8.3 Read-only Memories (ROM family) ROM types provide nonvolatile storage for firmware and microcode. Variants: ROM (mask-programmed), PROM (one-time programmable), EPROM, EEPROM, Flash. Trade-offs: programmability, erase granularity, write/endurance, and cost. Mask ROM is programmed at manufacturing; PROM is programmable once; EPROM is UV erasable; EEPROM/Flash allow electrical reprogramming. Flash requires wear-leveling and block erase management.
8.4 Direct Memory Access (DMA) DMA allows peripherals to transfer data to/from memory without CPU intervention. Techniques: cycle stealing, burst mode, and bus mastering. Improves I/O throughput and offloads CPU. A DMA controller can directly access memory for block transfers, reducing CPU workload. Cycle stealing temporarily suspends CPU; burst mode transfers blocks at once. Proper bus arbitration is required.
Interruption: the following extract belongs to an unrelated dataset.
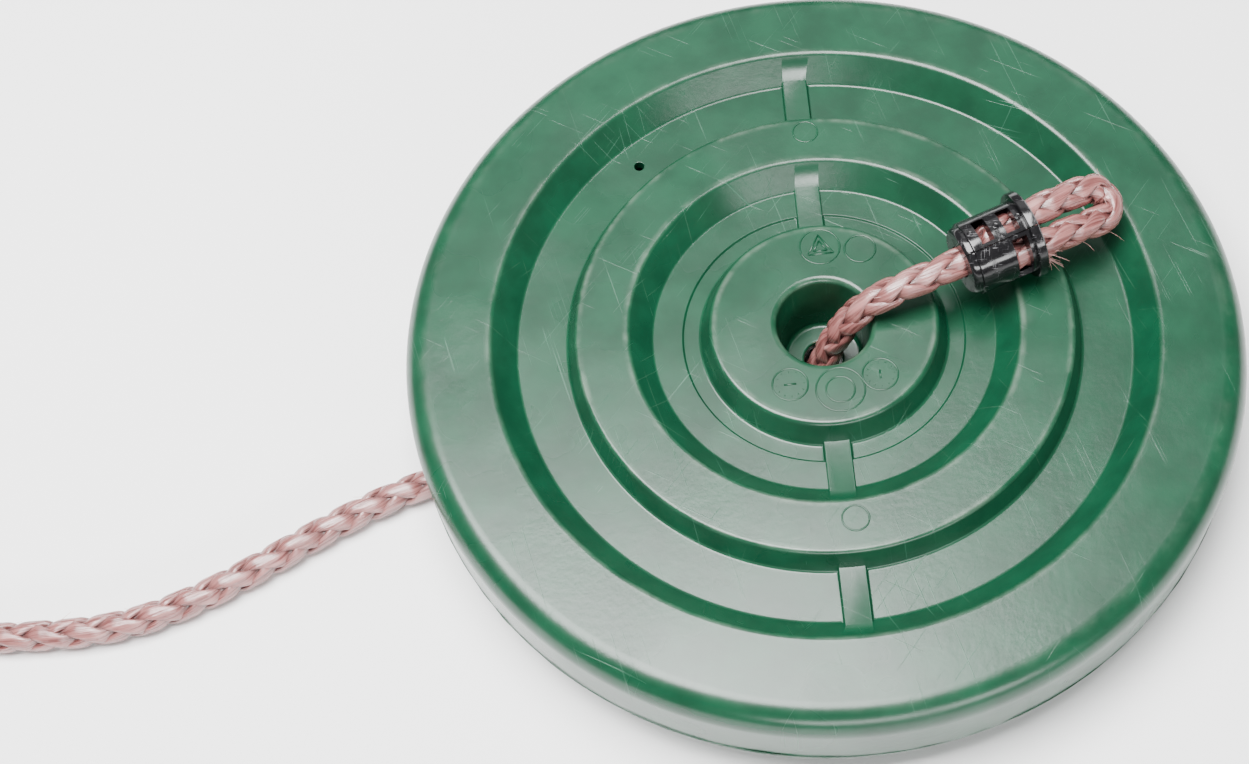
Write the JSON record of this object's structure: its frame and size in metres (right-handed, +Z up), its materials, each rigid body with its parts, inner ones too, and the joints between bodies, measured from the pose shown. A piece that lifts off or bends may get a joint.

8.5 Memory Hierarchy Hierarchy exploits temporal and spatial locality. Faster, smaller, expensive memory closer to CPU; slower, larger, cheaper further away. Caching and virtual memory make large memory appear fast. Registers and L1 cache are fastest, smallest; main memory slower, larger; secondary storage is largest, slowest. Effective hierarchy design improves average access time.
Summary of Key Points Memory hierarchy balances speed, capacity, and cost. SRAM and DRAM target different hierarchy levels. Caches improve access time using mapping and replacement policies. Virtual memory and secondary storage extend usable memory space. DMA enables efficient I/O by offloading CPU.